If you have heavy reads and heavy writes, then you absolutey can combine replication and sharding as shown above.
Although replication and sharding are two of the most common scaling solutions for an architecture interview, there are a few others worth mentioning:
Batching is useful when you have too many writes for your database, but for whatever reason you don’t want to start sharding your database yet. Especially for usecases like analytics which are tracking the number of pageviews for a given page over a minute, batching could allow you to go from 10,000s of writes per second to one write a minute (although you’ll have to store the batched data somewhere, perhaps in a message queue or even justin your application’s memory).
Finally, the last strategy I’ll mention here is to use a different kind of database, in particular NoSQL databases like Cassandra are designed to spread writes and reads across many servers by default, as opposed to having to implementing your own custom sharding tools. The typical downside to NoSQL servers is that they have a reduced set of operations you can perform efficiently because each shard only has a subset of data.
If you want to get deeper on NoSQL, my advice would be to read the fairly approachable Dynamo Paper which will give you the concepts and vocabulary to have a thoughtful conversation about the scenarios where a NoSQL database might be appropriate.
This ended up being a bit longer than expected, and in particular what really came to me while writing it is what an odd kind of interview this is.

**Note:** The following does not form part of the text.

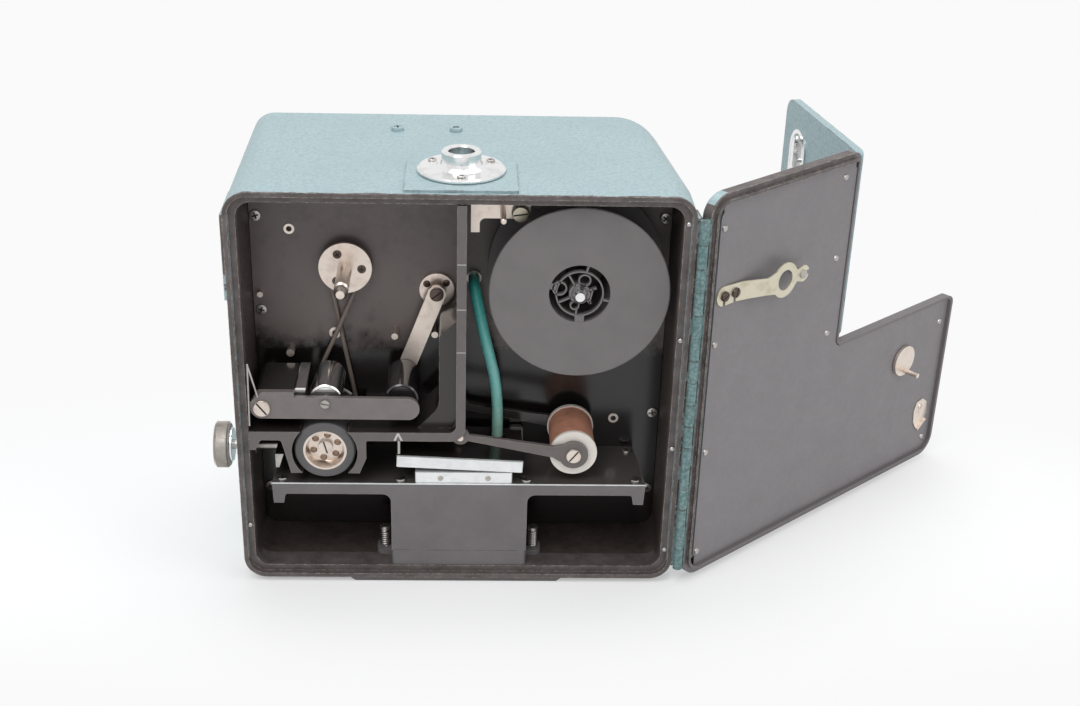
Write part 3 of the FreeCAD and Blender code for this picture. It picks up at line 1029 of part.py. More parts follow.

Essentially it is a test to see if people can create the impression that they’ve built large or complex systems before.
Oddness aside, this interview format does a great job of recreating the real experience of codesigning a system together or explaining how an existing system works to a new teammate. As long as we use it with candidates with an appropriate background–namely, some years of experience at an internet company or a company using the same technologies as an internet company–then I think it’s a useful tool in your kit.
If not this format, how do you get a sense of someone’s system design experience?